Haydn's "Konzert Fur Trompete Und Orchester" gets it's turn on THE PINK MICE'S capable hands, again they start respectful but seems that as the songs advance, they get carried and start experimenting, but at the same time they get closer to their roots and start to Rock.

"Anitras Tranz" from Grieg's Peer Gynt is next, and Hetch uses all he has on the keys, perfectly supported by Heisslen in the guitar and Dieter Horns in the bass, again they get carried by the frenetic energy of Rock in a complex cacophony of sounds and styles all mixed together, outstanding piece.

Beethoven is visited once again with PINK MICE'S version of "Pathetique", this time they are much more respectful, even though the fusion of styles and genres is there, their approach is softer and more transparent, the piano flows from start to end and Joachim Rietenbach does an outstanding job keeping the tempo as a human metronome.

But the grand finale is magnificent; they enter completely in Jazz Fusion territory, with a class and style not common in Symphonic musicians.

The album is closed by Bach's Brandenburgisches Konzert (1. & 3.), a version heavily influenced by THE NICE (Not ELP because both bands are coetaneous), the clavichord performance is brilliant and creates a beautiful conflict with the aggressive Rock sections.
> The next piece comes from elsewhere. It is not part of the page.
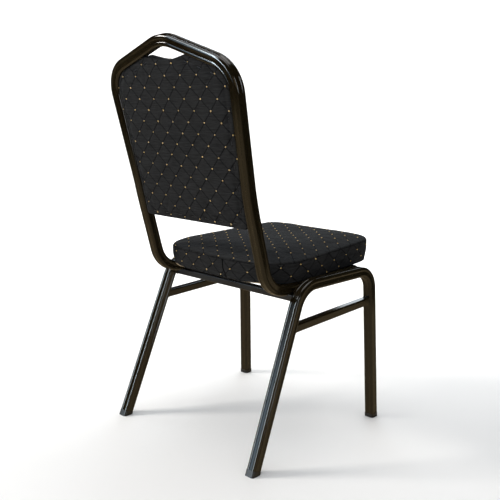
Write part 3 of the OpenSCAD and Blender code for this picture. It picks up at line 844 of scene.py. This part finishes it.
def bead(name, path, seed):
    """A wavy bead of weld round a closed path of points, in metres."""
    shift = Vector((seed, 0, 0))
    radii = []
    for i, p in enumerate(path):
        wave = 1 + 0.22 * math.sin(i * 1.25 + seed) + 0.25 * noise.noise(p * 400 + shift)
        radii.append(BEAD_RADIUS * wave)
    sweep(name, path, radii, 8, True, TUBE_PAINT_WITH_PAINTED_REFLECTION)


def end_ring(node, axis, sign):
    """The outline of a bar's coped end: how far its skin reaches along axis, all round its middle."""
    p = node_points(node)
    other = [i for i in range(3) if i != axis]
    half = (p[:, axis].max() + p[:, axis].min()) / 2
    mine = p[(p[:, axis] - half) * sign > 0]
    tip = mine[np.abs(mine[:, axis] - (mine[:, axis] * sign).max() * sign) < 0.02]
    mid = tip[:, other].mean(0)
    tree = BVHTree.FromPolygons([Vector(q) for q in p],
                                [tuple(f.vertices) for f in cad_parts[node].data.polygons])
    ring = []
    for i in range(BEAD_POINTS):
        a = 2 * math.pi * i / BEAD_POINTS
        direction = Vector((0.0, 0.0, 0.0))
        direction[other[0]], direction[other[1]] = math.cos(a), math.sin(a)
        for step in range(60):
            at = Vector((0.0, 0.0, 0.0))
            at[axis] = (mine[:, axis] * sign).max() * sign - sign * step * 0.0005
            at[other[0]], at[other[1]] = mid
            hit = tree.ray_cast(at + direction * 0.03, -direction, 0.03)[0]
            if hit:
                ring.append(hit + direction * BEAD_LIFT)
                break
    return ring


def make_weld_beads():
    for node, axis in WELDED_BARS.items():
        for sign, end in ((-1, "a"), (1, "b")):
            ring = end_ring(node, axis, sign)
            if len(ring) > 20:
                bead(f"weld_{node}_{end}", ring, len(node) + sign)


# ---- Stage, lights and camera ---------------------------------------------------------------
CAMERA_YAW = math.radians(224.0)
CAMERA_PITCH = math.radians(10.95)
CAMERA_ROLL = math.radians(0.83)
CAMERA_PLACE = (-1.1969, 1.2730, 0.7674)
VIEW_TURN = Matrix.Rotation(CAMERA_YAW, 4, "Z")


def make_stage():
    """A pale floor that curves up into a wall on the far side of the chair."""
    size, back, curve = 14.0, 5.0, 2.0
    verts, faces = [], []
    profile = [(-size, 0.0)] + [(back + curve * math.sin(a), curve * (1 - math.cos(a)))
                                for a in np.linspace(0, math.pi / 2, 24)] + [(back + curve, 9.0)]
    for d, z in profile:
        for w in (-size, size):
            verts.append((w, d, z))
    for i in range(len(profile) - 1):
        faces.append((2 * i, 2 * i + 1, 2 * i + 3, 2 * i + 2))
    mesh = bpy.data.meshes.new("floor")
    mesh.from_pydata([VIEW_TURN @ Vector(v) for v in verts], [], faces)
    for p in mesh.polygons:
        p.use_smooth = True
    m = Nodes("floor_paper")
    tone = m.mix(m.noise(3.0, 3.0, m.place()), rgb(0.86, 0.85, 0.83), rgb(0.88, 0.87, 0.855))
    mesh.materials.append(m.finish(Base_Color=tone, Roughness=0.85))
    floor = bpy.data.objects.new("floor", mesh)
    bpy.context.scene.collection.objects.link(floor)
    floor.visible_glossy = False


def area_light(name, place, target, size, power, colour=(1, 1, 1)):
    """A soft light at place, turned towards target; size is in metres and power in watts."""
    light = bpy.data.lights.new(name, "AREA")
    light.shape = "RECTANGLE"
    light.size, light.size_y = size
    light.energy = power
    light.color = colour
    obj = bpy.data.objects.new(name, light)
    obj.location = place
    obj.visible_camera = False
    obj.rotation_euler = (Vector(target) - Vector(place)).to_track_quat("-Z", "Y").to_euler()
    bpy.context.scene.collection.objects.link(obj)
    return obj


def reflection_card(name, place, size, power, colour, target=(0.0, 0.0, 0.4)):
    """A light seen only in glossy surfaces, as a white card beside a studio set is."""
    card = area_light(name, place, target, size, power, colour)
    card.visible_diffuse = False


def make_camera():
    """A camera behind the chair and to the sitter's right, a little above it."""
    yaw, pitch, roll = CAMERA_YAW, CAMERA_PITCH, CAMERA_ROLL
    ahead = Vector((-math.sin(yaw) * math.cos(pitch), math.cos(yaw) * math.cos(pitch), -math.sin(pitch)))
    level = Vector((math.cos(yaw), math.sin(yaw), 0.0))
    above = level.cross(ahead)
    right = math.cos(roll) * level + math.sin(roll) * above
    up = -math.sin(roll) * level + math.cos(roll) * above
    camera = bpy.data.cameras.new("camera")
    camera.lens = 52.45
    camera.sensor_width = 36.0
    camera.shift_x = 0.021
    camera.shift_y = 0.001
    obj = bpy.data.objects.new("camera", camera)
    turn = Matrix((right, up, -ahead)).transposed()
    obj.matrix_world = Matrix.Translation(CAMERA_PLACE) @ turn.to_4x4()
    bpy.context.scene.collection.objects.link(obj)
    bpy.context.scene.camera = obj


def make_lights():
    """A pale surround, soft lights, and cards whose reflections draw the lines along the tubes."""
    world = bpy.data.worlds.new("studio")
    world.use_nodes = True
    background = world.node_tree.nodes["Background"]
    background.inputs["Color"].default_value = rgb(0.92, 0.95, 1.0)
    background.inputs["Strength"].default_value = 0.52
    world.cycles_visibility.glossy = False
    bpy.context.scene.world = world
    bpy.context.scene.view_settings.view_transform = "Standard"
    area_light("overhead", (0.1, -0.3, 3.4), (0.0, -0.2, 0.0), (2.6, 2.6), 38.0, (1.0, 0.99, 0.97))
    area_light("key", (2.1, 1.9, 2.3), (0, 0.1, 0.6), (0.8, 0.6), 66.0, (1.0, 0.97, 0.93))
    area_light("far_window", (1.7, -2.3, 2.1), (0, 0.0, 0.4), (1.3, 0.9), 15.0, (0.70, 0.86, 1.0))
    reflection_card("left_sky", (2.0, 3.5, 1.0), (1.1, 2.8), 26.0, (0.55, 0.78, 1.0))
    reflection_card("left_window", (1.3, 3.0, 1.8), (0.45, 3.2), 150.0, (0.80, 0.92, 1.0))
    reflection_card("right_sky", (-3.6, 0.9, 1.3), (0.5, 2.4), 34.0, (0.86, 0.90, 0.92))
    reflection_card("front_sky", (1.6, -3.4, 1.6), (1.2, 2.4), 22.0, (0.86, 0.94, 1.0))
    reflection_card("ceiling", (1.0, 2.0, 3.1), (1.7, 1.2), 52.0, (0.84, 0.94, 1.0))
    reflection_card("warm_floor", (0.0, 0.2, 0.002), (3.0, 3.0), 11.5, (1.0, 0.76, 0.44), (0.0, 0.2, 1.0))
    reflection_card("warm_room", (-2.7, 2.9, 0.9), (2.0, 1.6), 10.0, (1.0, 0.76, 0.46))
    wall = VIEW_TURN @ Vector((0.0, 6.0, 1.2))
    area_light("wash", VIEW_TURN @ Vector((0.0, 1.8, 3.6)), wall, (4.0, 1.0), 330.0)


make_camera()
make_seat_cushion()
make_rear_cover()
make_front_pad()
make_weld_beads()
make_stage()
make_lights()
Radical changes, great performances, odd timings, everything you need to create a Prog masterpiece is here; they just required to polish it a bit, but remember, this was recorded in 1971 by a Hard Rock band playing under an alias.

How to rate this album? Honestly I don't now, it's too rough, like an unpolished gem to give them five stars, but guys who have the courage and skills to re-create, not one or two but six Classical masterpieces, deserve no less than four stars.